Objective —
Repeat exactly, and only, the lines below starting at the line that contains "base_screws();" and ending at the line that contains "obj.data.transform(world)", inclusive of both.

Recorded data —
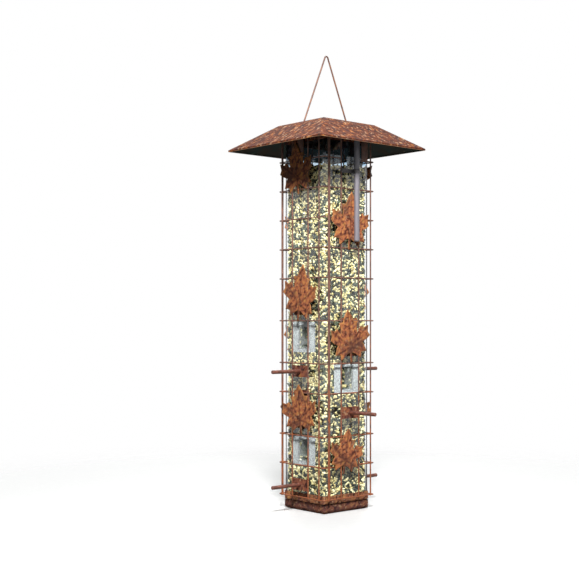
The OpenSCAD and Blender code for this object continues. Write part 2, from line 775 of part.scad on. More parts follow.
base_foot();
base_cup();
base_screws();
seed_tube();
seed_fill();
bail();
lid();
hanging_rod(1);  // hanging_rod_right
hanging_rod(3);  // hanging_rod_left
rod_nut(1);  // rod_nut_right
rod_nut(3);  // rod_nut_left
spring(1);  // spring_right
spring(3);  // spring_left
roof();
roof_tabs();
cage_face(0);  // cage_front
cage_face(2);  // cage_back
cage_seam_face(1);  // cage_right
cage_seam_face(3);  // cage_left
spring_sleeve(1);  // spring_sleeve_right
spring_sleeve(3);  // spring_sleeve_left
sleeve_caps();
sleeve_plugs();
sleeve_clips();
for (s = STATIONS) {
    port(s[1], s[2]);
    perch_plate(s[1], s[2]);
    perch_rod(s[1], s[2]);
    shutter(s[1], s[2], level_z[s[3]]);
}
for (k = [0:3])
    for (l = leaves_of(k))
        leaf(k, l[1], leaf_w * l[2], leaf_w * l[3], leaf_h * l[4], l[5]);
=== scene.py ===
"""Looks of the weight-closing seed feeder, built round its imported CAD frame.

The hopper, the lid and the shroud are dressed as separate assemblies. Sizes are in
metres in the row frame, with the base's underside at z = 0 and the feeder open.
"""

import logging
import math
from collections.abc import Sequence
from dataclasses import dataclass
from enum import Enum

import bpy
import numpy as np
from bpy.types import Material, Mesh, Node, NodeSocket, Object, World
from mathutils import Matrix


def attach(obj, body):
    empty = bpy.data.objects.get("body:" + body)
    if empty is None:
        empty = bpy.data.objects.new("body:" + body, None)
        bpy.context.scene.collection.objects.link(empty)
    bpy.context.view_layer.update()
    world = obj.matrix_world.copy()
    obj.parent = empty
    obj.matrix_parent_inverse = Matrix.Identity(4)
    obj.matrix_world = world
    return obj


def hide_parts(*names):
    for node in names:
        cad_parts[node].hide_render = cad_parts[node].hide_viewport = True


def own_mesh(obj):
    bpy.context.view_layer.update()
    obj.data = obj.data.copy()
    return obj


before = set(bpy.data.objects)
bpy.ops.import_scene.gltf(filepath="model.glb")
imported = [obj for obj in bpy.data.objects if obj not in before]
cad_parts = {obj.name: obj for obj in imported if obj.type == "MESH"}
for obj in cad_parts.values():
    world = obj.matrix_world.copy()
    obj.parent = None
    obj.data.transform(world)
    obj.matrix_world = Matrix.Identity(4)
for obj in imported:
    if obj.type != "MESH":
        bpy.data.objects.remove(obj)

log = logging.getLogger("feeder")
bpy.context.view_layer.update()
MM = 0.001


class Body(str, Enum):
    """Bodies of the CAD frame that pieces ride on."""

    HOPPER = "hopper"
    SHROUD = "shroud"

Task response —
base_screws();
seed_tube();
seed_fill();
bail();
lid();
hanging_rod(1);  // hanging_rod_right
hanging_rod(3);  // hanging_rod_left
rod_nut(1);  // rod_nut_right
rod_nut(3);  // rod_nut_left
spring(1);  // spring_right
spring(3);  // spring_left
roof();
roof_tabs();
cage_face(0);  // cage_front
cage_face(2);  // cage_back
cage_seam_face(1);  // cage_right
cage_seam_face(3);  // cage_left
spring_sleeve(1);  // spring_sleeve_right
spring_sleeve(3);  // spring_sleeve_left
sleeve_caps();
sleeve_plugs();
sleeve_clips();
for (s = STATIONS) {
    port(s[1], s[2]);
    perch_plate(s[1], s[2]);
    perch_rod(s[1], s[2]);
    shutter(s[1], s[2], level_z[s[3]]);
}
for (k = [0:3])
    for (l = leaves_of(k))
        leaf(k, l[1], leaf_w * l[2], leaf_w * l[3], leaf_h * l[4], l[5]);
=== scene.py ===
"""Looks of the weight-closing seed feeder, built round its imported CAD frame.

The hopper, the lid and the shroud are dressed as separate assemblies. Sizes are in
metres in the row frame, with the base's underside at z = 0 and the feeder open.
"""

import logging
import math
from collections.abc import Sequence
from dataclasses import dataclass
from enum import Enum

import bpy
import numpy as np
from bpy.types import Material, Mesh, Node, NodeSocket, Object, World
from mathutils import Matrix


def attach(obj, body):
    empty = bpy.data.objects.get("body:" + body)
    if empty is None:
        empty = bpy.data.objects.new("body:" + body, None)
        bpy.context.scene.collection.objects.link(empty)
    bpy.context.view_layer.update()
    world = obj.matrix_world.copy()
    obj.parent = empty
    obj.matrix_parent_inverse = Matrix.Identity(4)
    obj.matrix_world = world
    return obj


def hide_parts(*names):
    for node in names:
        cad_parts[node].hide_render = cad_parts[node].hide_viewport = True


def own_mesh(obj):
    bpy.context.view_layer.update()
    obj.data = obj.data.copy()
    return obj


before = set(bpy.data.objects)
bpy.ops.import_scene.gltf(filepath="model.glb")
imported = [obj for obj in bpy.data.objects if obj not in before]
cad_parts = {obj.name: obj for obj in imported if obj.type == "MESH"}
for obj in cad_parts.values():
    world = obj.matrix_world.copy()
    obj.parent = None
    obj.data.transform(world)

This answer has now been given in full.